* _THE PROBLEM_
Every line of the material below should be repeated exactly.

* _DATASET SECTION_
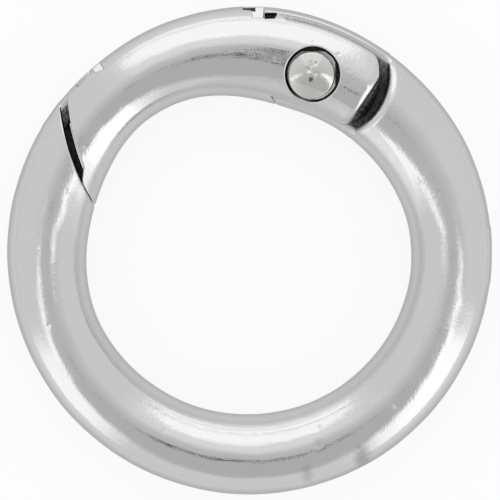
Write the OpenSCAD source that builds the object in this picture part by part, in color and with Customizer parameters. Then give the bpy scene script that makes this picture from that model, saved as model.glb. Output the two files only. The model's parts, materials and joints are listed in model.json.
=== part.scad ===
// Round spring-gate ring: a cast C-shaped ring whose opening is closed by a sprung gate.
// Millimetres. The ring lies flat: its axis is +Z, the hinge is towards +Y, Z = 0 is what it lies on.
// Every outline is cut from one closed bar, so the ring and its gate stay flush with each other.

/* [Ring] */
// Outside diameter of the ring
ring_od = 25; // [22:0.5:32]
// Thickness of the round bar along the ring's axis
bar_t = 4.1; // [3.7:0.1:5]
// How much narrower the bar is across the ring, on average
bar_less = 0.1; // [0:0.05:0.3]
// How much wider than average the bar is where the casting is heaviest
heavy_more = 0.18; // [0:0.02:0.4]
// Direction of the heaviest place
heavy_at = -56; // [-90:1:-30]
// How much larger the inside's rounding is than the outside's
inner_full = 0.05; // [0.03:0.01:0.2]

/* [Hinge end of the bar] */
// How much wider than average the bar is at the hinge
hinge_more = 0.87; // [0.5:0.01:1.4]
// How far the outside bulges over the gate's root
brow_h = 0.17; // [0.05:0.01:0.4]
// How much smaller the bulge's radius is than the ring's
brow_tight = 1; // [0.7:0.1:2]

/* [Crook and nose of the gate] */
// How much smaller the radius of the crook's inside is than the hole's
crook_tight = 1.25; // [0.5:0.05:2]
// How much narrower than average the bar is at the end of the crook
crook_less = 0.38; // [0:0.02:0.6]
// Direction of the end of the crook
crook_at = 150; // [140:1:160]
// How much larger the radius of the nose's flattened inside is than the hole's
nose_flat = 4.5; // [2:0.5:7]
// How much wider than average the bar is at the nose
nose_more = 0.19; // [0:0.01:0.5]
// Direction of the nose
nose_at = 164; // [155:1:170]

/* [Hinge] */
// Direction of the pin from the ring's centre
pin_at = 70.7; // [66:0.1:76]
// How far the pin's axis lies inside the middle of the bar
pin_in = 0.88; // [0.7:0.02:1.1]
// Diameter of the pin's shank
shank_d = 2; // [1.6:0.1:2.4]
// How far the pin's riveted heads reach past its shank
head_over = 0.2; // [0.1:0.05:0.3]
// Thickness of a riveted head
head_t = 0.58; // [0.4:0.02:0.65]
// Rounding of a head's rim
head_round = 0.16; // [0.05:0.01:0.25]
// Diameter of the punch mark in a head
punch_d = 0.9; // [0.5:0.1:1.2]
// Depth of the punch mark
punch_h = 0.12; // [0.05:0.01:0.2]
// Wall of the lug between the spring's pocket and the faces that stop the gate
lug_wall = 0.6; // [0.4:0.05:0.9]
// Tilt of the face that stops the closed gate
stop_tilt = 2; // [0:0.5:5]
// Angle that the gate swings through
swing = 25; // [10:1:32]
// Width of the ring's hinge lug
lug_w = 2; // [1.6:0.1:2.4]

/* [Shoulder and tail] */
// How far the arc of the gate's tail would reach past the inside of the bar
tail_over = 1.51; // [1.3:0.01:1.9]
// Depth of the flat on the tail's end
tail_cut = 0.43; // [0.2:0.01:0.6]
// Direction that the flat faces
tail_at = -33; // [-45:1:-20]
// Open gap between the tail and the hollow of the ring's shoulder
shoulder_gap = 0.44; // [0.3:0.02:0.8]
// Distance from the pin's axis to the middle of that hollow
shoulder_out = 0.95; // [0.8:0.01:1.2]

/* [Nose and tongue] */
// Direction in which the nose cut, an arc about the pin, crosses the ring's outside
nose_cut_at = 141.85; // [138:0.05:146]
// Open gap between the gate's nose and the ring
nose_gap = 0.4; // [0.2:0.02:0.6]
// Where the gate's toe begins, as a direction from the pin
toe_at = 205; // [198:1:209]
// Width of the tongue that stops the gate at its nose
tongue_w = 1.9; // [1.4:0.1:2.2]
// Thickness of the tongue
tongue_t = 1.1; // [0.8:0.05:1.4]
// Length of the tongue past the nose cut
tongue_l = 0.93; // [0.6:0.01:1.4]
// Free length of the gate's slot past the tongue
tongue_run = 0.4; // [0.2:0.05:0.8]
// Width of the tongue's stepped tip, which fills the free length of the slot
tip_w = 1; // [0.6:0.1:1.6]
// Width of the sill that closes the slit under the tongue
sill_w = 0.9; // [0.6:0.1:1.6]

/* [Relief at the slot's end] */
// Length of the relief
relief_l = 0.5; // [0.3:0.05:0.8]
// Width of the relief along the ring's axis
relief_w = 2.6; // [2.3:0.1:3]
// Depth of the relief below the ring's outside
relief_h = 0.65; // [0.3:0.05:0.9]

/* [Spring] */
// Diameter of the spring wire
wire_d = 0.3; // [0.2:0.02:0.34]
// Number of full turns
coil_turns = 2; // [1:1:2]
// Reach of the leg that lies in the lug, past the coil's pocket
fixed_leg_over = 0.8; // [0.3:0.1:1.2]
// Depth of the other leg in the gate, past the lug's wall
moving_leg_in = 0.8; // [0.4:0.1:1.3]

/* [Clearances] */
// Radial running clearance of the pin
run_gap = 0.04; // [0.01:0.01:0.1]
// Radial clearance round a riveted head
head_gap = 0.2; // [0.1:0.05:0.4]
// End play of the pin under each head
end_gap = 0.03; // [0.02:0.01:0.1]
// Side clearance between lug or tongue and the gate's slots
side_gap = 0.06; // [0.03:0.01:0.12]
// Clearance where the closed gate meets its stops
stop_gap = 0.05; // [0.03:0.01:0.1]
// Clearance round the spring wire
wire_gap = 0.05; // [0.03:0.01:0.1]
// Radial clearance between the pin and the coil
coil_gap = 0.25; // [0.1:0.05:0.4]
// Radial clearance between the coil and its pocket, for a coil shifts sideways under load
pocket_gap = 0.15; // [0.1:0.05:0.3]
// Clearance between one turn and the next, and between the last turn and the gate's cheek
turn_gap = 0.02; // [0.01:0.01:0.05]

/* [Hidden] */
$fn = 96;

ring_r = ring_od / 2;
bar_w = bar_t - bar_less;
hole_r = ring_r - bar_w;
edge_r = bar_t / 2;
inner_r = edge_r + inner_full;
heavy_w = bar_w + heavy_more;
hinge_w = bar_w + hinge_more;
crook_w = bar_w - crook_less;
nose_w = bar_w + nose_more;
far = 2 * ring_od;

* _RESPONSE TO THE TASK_
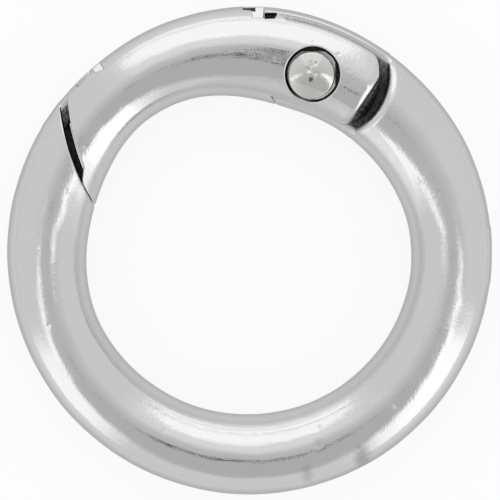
Write the OpenSCAD source that builds the object in this picture part by part, in color and with Customizer parameters. Then give the bpy scene script that makes this picture from that model, saved as model.glb. Output the two files only. The model's parts, materials and joints are listed in model.json.
=== part.scad ===
// Round spring-gate ring: a cast C-shaped ring whose opening is closed by a sprung gate.
// Millimetres. The ring lies flat: its axis is +Z, the hinge is towards +Y, Z = 0 is what it lies on.
// Every outline is cut from one closed bar, so the ring and its gate stay flush with each other.

/* [Ring] */
// Outside diameter of the ring
ring_od = 25; // [22:0.5:32]
// Thickness of the round bar along the ring's axis
bar_t = 4.1; // [3.7:0.1:5]
// How much narrower the bar is across the ring, on average
bar_less = 0.1; // [0:0.05:0.3]
// How much wider than average the bar is where the casting is heaviest
heavy_more = 0.18; // [0:0.02:0.4]
// Direction of the heaviest place
heavy_at = -56; // [-90:1:-30]
// How much larger the inside's rounding is than the outside's
inner_full = 0.05; // [0.03:0.01:0.2]

/* [Hinge end of the bar] */
// How much wider than average the bar is at the hinge
hinge_more = 0.87; // [0.5:0.01:1.4]
// How far the outside bulges over the gate's root
brow_h = 0.17; // [0.05:0.01:0.4]
// How much smaller the bulge's radius is than the ring's
brow_tight = 1; // [0.7:0.1:2]

/* [Crook and nose of the gate] */
// How much smaller the radius of the crook's inside is than the hole's
crook_tight = 1.25; // [0.5:0.05:2]
// How much narrower than average the bar is at the end of the crook
crook_less = 0.38; // [0:0.02:0.6]
// Direction of the end of the crook
crook_at = 150; // [140:1:160]
// How much larger the radius of the nose's flattened inside is than the hole's
nose_flat = 4.5; // [2:0.5:7]
// How much wider than average the bar is at the nose
nose_more = 0.19; // [0:0.01:0.5]
// Direction of the nose
nose_at = 164; // [155:1:170]

/* [Hinge] */
// Direction of the pin from the ring's centre
pin_at = 70.7; // [66:0.1:76]
// How far the pin's axis lies inside the middle of the bar
pin_in = 0.88; // [0.7:0.02:1.1]
// Diameter of the pin's shank
shank_d = 2; // [1.6:0.1:2.4]
// How far the pin's riveted heads reach past its shank
head_over = 0.2; // [0.1:0.05:0.3]
// Thickness of a riveted head
head_t = 0.58; // [0.4:0.02:0.65]
// Rounding of a head's rim
head_round = 0.16; // [0.05:0.01:0.25]
// Diameter of the punch mark in a head
punch_d = 0.9; // [0.5:0.1:1.2]
// Depth of the punch mark
punch_h = 0.12; // [0.05:0.01:0.2]
// Wall of the lug between the spring's pocket and the faces that stop the gate
lug_wall = 0.6; // [0.4:0.05:0.9]
// Tilt of the face that stops the closed gate
stop_tilt = 2; // [0:0.5:5]
// Angle that the gate swings through
swing = 25; // [10:1:32]
// Width of the ring's hinge lug
lug_w = 2; // [1.6:0.1:2.4]

/* [Shoulder and tail] */
// How far the arc of the gate's tail would reach past the inside of the bar
tail_over = 1.51; // [1.3:0.01:1.9]
// Depth of the flat on the tail's end
tail_cut = 0.43; // [0.2:0.01:0.6]
// Direction that the flat faces
tail_at = -33; // [-45:1:-20]
// Open gap between the tail and the hollow of the ring's shoulder
shoulder_gap = 0.44; // [0.3:0.02:0.8]
// Distance from the pin's axis to the middle of that hollow
shoulder_out = 0.95; // [0.8:0.01:1.2]

/* [Nose and tongue] */
// Direction in which the nose cut, an arc about the pin, crosses the ring's outside
nose_cut_at = 141.85; // [138:0.05:146]
// Open gap between the gate's nose and the ring
nose_gap = 0.4; // [0.2:0.02:0.6]
// Where the gate's toe begins, as a direction from the pin
toe_at = 205; // [198:1:209]
// Width of the tongue that stops the gate at its nose
tongue_w = 1.9; // [1.4:0.1:2.2]
// Thickness of the tongue
tongue_t = 1.1; // [0.8:0.05:1.4]
// Length of the tongue past the nose cut
tongue_l = 0.93; // [0.6:0.01:1.4]
// Free length of the gate's slot past the tongue
tongue_run = 0.4; // [0.2:0.05:0.8]
// Width of the tongue's stepped tip, which fills the free length of the slot
tip_w = 1; // [0.6:0.1:1.6]
// Width of the sill that closes the slit under the tongue
sill_w = 0.9; // [0.6:0.1:1.6]

/* [Relief at the slot's end] */
// Length of the relief
relief_l = 0.5; // [0.3:0.05:0.8]
// Width of the relief along the ring's axis
relief_w = 2.6; // [2.3:0.1:3]
// Depth of the relief below the ring's outside
relief_h = 0.65; // [0.3:0.05:0.9]

/* [Spring] */
// Diameter of the spring wire
wire_d = 0.3; // [0.2:0.02:0.34]
// Number of full turns
coil_turns = 2; // [1:1:2]
// Reach of the leg that lies in the lug, past the coil's pocket
fixed_leg_over = 0.8; // [0.3:0.1:1.2]
// Depth of the other leg in the gate, past the lug's wall
moving_leg_in = 0.8; // [0.4:0.1:1.3]

/* [Clearances] */
// Radial running clearance of the pin
run_gap = 0.04; // [0.01:0.01:0.1]
// Radial clearance round a riveted head
head_gap = 0.2; // [0.1:0.05:0.4]
// End play of the pin under each head
end_gap = 0.03; // [0.02:0.01:0.1]
// Side clearance between lug or tongue and the gate's slots
side_gap = 0.06; // [0.03:0.01:0.12]
// Clearance where the closed gate meets its stops
stop_gap = 0.05; // [0.03:0.01:0.1]
// Clearance round the spring wire
wire_gap = 0.05; // [0.03:0.01:0.1]
// Radial clearance between the pin and the coil
coil_gap = 0.25; // [0.1:0.05:0.4]
// Radial clearance between the coil and its pocket, for a coil shifts sideways under load
pocket_gap = 0.15; // [0.1:0.05:0.3]
// Clearance between one turn and the next, and between the last turn and the gate's cheek
turn_gap = 0.02; // [0.01:0.01:0.05]

/* [Hidden] */
$fn = 96;

ring_r = ring_od / 2;
bar_w = bar_t - bar_less;
hole_r = ring_r - bar_w;
edge_r = bar_t / 2;
inner_r = edge_r + inner_full;
heavy_w = bar_w + heavy_more;
hinge_w = bar_w + hinge_more;
crook_w = bar_w - crook_less;
nose_w = bar_w + nose_more;
far = 2 * ring_od;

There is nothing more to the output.